É a clássica fábula do herdeiro com rei na barriga que, ao dar com os burros n’água, descobre tarde demais que o trono era alugado e que as coroas de papelão não resistem à primeira chuva de dívidas.

Cortina Final

Isso me lembra uma expressão popular: “Casa onde falta pão, todos brigam e ninguém tem razão”. No universo das ações, quando falta pão, atenção às diretorias que pedem croissants importados — e a conta vai direto para os minoritários. Executivos ricos e acionistas pobres. Eis a dicotomia contemporânea.

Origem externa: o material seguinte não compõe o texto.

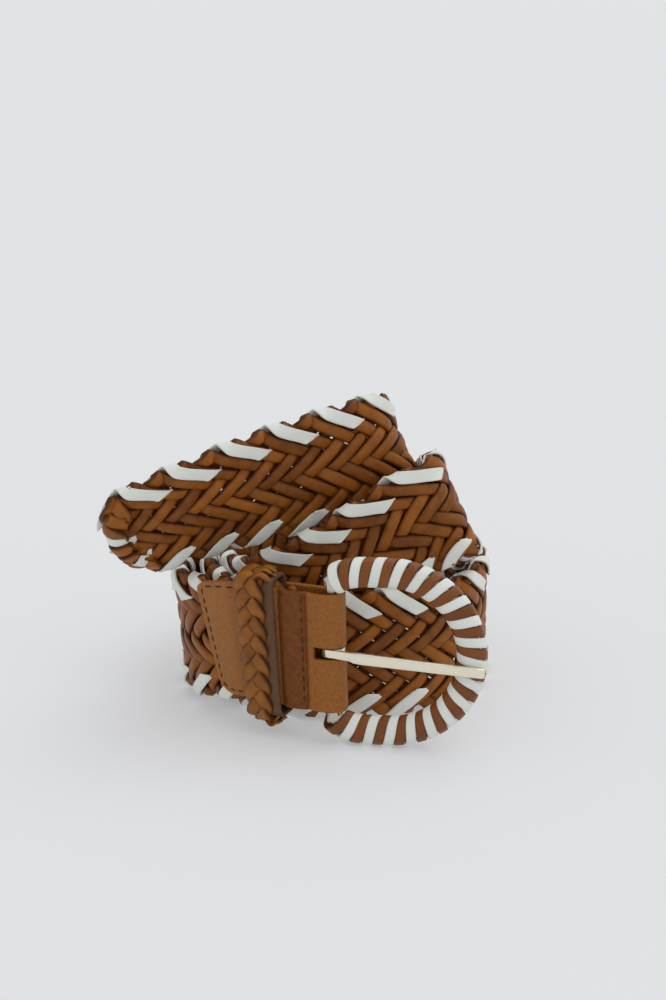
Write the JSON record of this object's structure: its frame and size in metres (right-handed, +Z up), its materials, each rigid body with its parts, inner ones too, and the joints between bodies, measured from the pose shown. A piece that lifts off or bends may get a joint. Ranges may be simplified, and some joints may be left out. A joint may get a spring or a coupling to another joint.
{
  "type": "braided belt",
  "caption": "Braided leather belt rolled up on its edge, white lace along both edges, laced buckle at the front and a free end at the left.",
  "frame": {"origin": "middle of the belt's footprint, on the floor plane", "axes": "+Z up, +X to the right as pictured, +Y away from the front"},
  "size_m": [0.1168, 0.1182, 0.094],
  "materials": {
    "tan_braid": "smooth tan strands",
    "tab_leather": "smooth matt brown",
    "fold_leather": "fine grained brown",
    "loop_leather": "waxed tan plait",
    "ring_steel": "plain",
    "wrap_lace": "smooth tan and white lace",
    "prong_metal": "pale polished"
  },
  "bodies": {
    "belt": {"braided_strap": "tan_braid", "front_tab": "tab_leather", "buckle_fold": "fold_leather", "keeper_loop": "loop_leather"},
    "buckle": {"buckle_ring": "ring_steel", "buckle_wrap": "wrap_lace"},
    "tongue": {"prong": "prong_metal"}
  },
  "joints": [
    {"name": "buckle_swing", "type": "hinge", "parent": "belt", "child": "buckle", "pos_m": [0.01033, -0.04695, 0.02862], "axis": [-0.0241, 0.008, 0.9997], "range_deg": [-40, 15]},
    {"name": "prong_swing", "type": "hinge", "parent": "buckle", "child": "tongue", "pos_m": [0.01033, -0.04695, 0.02862], "axis": [-0.0241, 0.008, 0.9997], "range_deg": [-70, 0]}
  ]
}
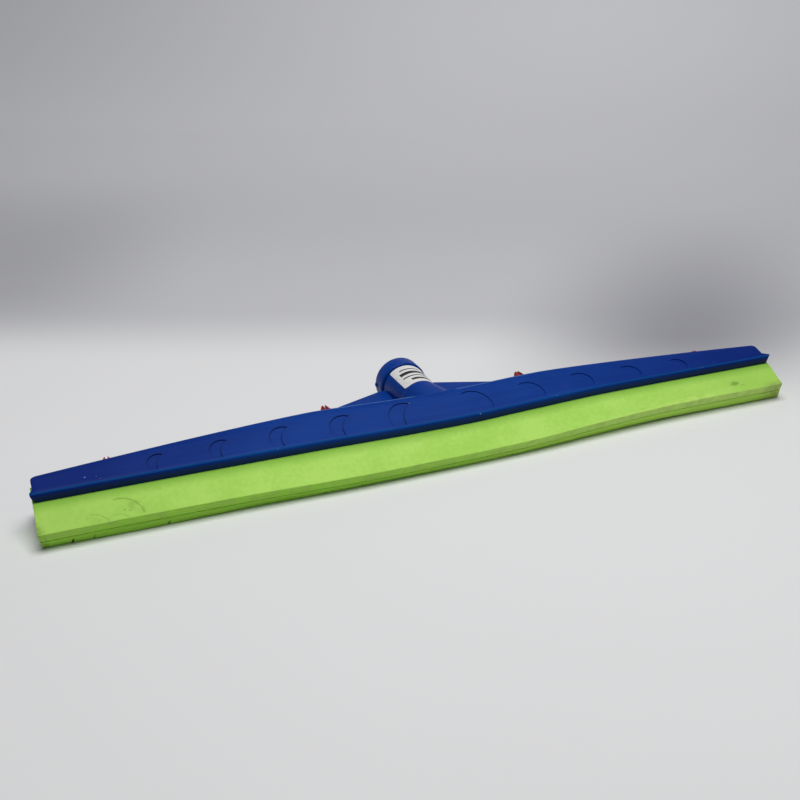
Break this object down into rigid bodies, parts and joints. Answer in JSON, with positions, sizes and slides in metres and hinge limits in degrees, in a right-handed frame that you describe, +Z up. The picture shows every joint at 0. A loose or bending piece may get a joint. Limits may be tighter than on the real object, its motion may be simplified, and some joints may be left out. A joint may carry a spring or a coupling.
{
  "type": "floor squeegee head",
  "caption": "Wide floor squeegee head: moulded plastic frame with a handle socket, clamping a double foam wiping blade held by split snap rivets.",
  "frame": {"origin": "on the floor, under the middle of the whole head as it lies at rest on its foam edge and socket rim", "axes": "+X along the blade, +Y from the foam towards the handle socket, +Z up"},
  "size_m": [0.55, 0.1108, 0.0367],
  "materials": {
    "frame_plastic": "moulded polypropylene, satin",
    "blade_foam": "closed-cell foam, fine skin, scuffed edge",
    "rivet_plastic": "moulded nylon",
    "label_paper": "coated paper, blank"
  },
  "bodies": {
    "root": {"frame": "frame_plastic", "front_foam_blade": "blade_foam", "rear_foam_blade": "blade_foam", "snap_rivet_1": "rivet_plastic", "snap_rivet_2": "rivet_plastic", "snap_rivet_3": "rivet_plastic", "snap_rivet_4": "rivet_plastic", "socket_label": "label_paper"}
  },
  "joints": []
}
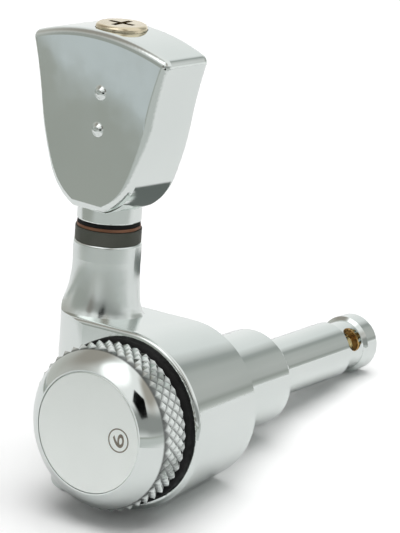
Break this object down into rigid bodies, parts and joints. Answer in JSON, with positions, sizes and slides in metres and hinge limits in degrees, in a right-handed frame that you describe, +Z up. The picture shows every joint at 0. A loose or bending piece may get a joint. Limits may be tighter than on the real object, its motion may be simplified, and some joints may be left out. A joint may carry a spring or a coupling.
{
  "type": "guitar tuning machine",
  "caption": "Enclosed worm-gear tuning machine: a button turns the string post, and a knurled thumbwheel at the back clamps the string with a pin.",
  "frame": {"origin": "on the string post's axis, in the plane of the housing's seat face", "axes": "+Y along the string post towards its tip, +Z up the button's shaft, +X to the right seen from behind the thumbwheel"},
  "size_m": [0.0254, 0.0477, 0.0466],
  "materials": {
    "polished_chrome": "mirror",
    "satin_chrome": "satin",
    "plain_steel": "machined",
    "gear_brass": "machined",
    "pale_brass": "polished",
    "bearing_bronze": "machined",
    "black_rubber": "matte",
    "grey_nylon": "matte"
  },
  "bodies": {
    "body": {"housing": "polished_chrome", "locating_pins": "plain_steel", "rear_cover": "plain_steel", "friction_ring": "black_rubber", "post_bushing": "bearing_bronze", "post_thrust_washer": "bearing_bronze", "shaft_sleeve": "grey_nylon", "worm_end_plug": "polished_chrome", "worm_lower_washer": "bearing_bronze", "worm_upper_washer": "bearing_bronze"},
    "button": {"worm_shaft": "plain_steel", "button": "polished_chrome", "button_screw": "pale_brass", "bronze_washer": "bearing_bronze", "black_washer": "black_rubber"},
    "post": {"string_post": "polished_chrome", "worm_wheel": "gear_brass", "wheel_nut": "plain_steel", "retaining_clip": "plain_steel"},
    "thumbwheel": {"thumbwheel": "polished_chrome", "face_plate": "satin_chrome", "lock_spindle": "plain_steel"},
    "lock_pin": {"lock_pin": "gear_brass"}
  },
  "joints": [
    {"name": "button_spin", "type": "hinge", "parent": "body", "child": "button", "pos_m": [-0.0072, -0.00554, 0], "axis": [0, 0, 1], "continuous": true},
    {"name": "post_spin", "type": "hinge", "parent": "body", "child": "post", "pos_m": [0, 0, 0], "axis": [0, 1, 0], "continuous": true},
    {"name": "thumbwheel_turn", "type": "hinge", "parent": "post", "child": "thumbwheel", "pos_m": [0, 0, 0], "axis": [0, 1, 0], "range_deg": [-91, 1081]},
    {"name": "lock_pin_slide", "type": "slide", "parent": "post", "child": "lock_pin", "axis": [0, 1, 0], "range_m": [-0.0002, 0.0024]}
  ],
  "couplings": [
    {"joint": "post_spin", "follows": "button_spin", "ratio": -0.083333},
    {"joint": "thumbwheel_turn", "follows": "lock_pin_slide", "rad_per_m": 7854}
  ]
}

Num mundo justo, todos celebrariam juntos o sucesso ou suportariam unidos os tempos difíceis. Mas a bolsa não é justa, nem razoável — é uma diva temperamental que dança tango, fado ou samba, sem se importar se os investidores sabem o passo.

A lição é tão antiga quanto negligenciada: cuidado com empresas que se vendem como vitrines de virtude, com relatórios que se passam por epopeias e com herdeiros que confundem império agrícola com plataforma espacial. O verniz pode até encantar plateias apressadas, mas não resiste ao atrito do tempo. A verdadeira elegância financeira não mora em bônus conversíveis, slogans revolucionários ou devaneios interplanetários. Tampouco no “espírito de porco” que contamina certos “espíritos de dono”. Ela se revela, ainda e sempre, no que não precisa de maquiagem: governança sólida, transparência inegociável e coerência entre discurso e prática.

No fim, lembre-se: o mercado é palco cheio de atos dramáticos. Uns terminam em aplausos e dividendos, outros em vaias e prejuízos. Escolha com cuidado o ingresso antes de sentar na plateia.

Ou, melhor dizendo, antes de comprar suas ações.

Como eu sempre digo, com minha ironia cega, mas lúcida:

“O dinheiro pode até ser cego… mas você, caro leitor, não pode se dar a esse luxo.”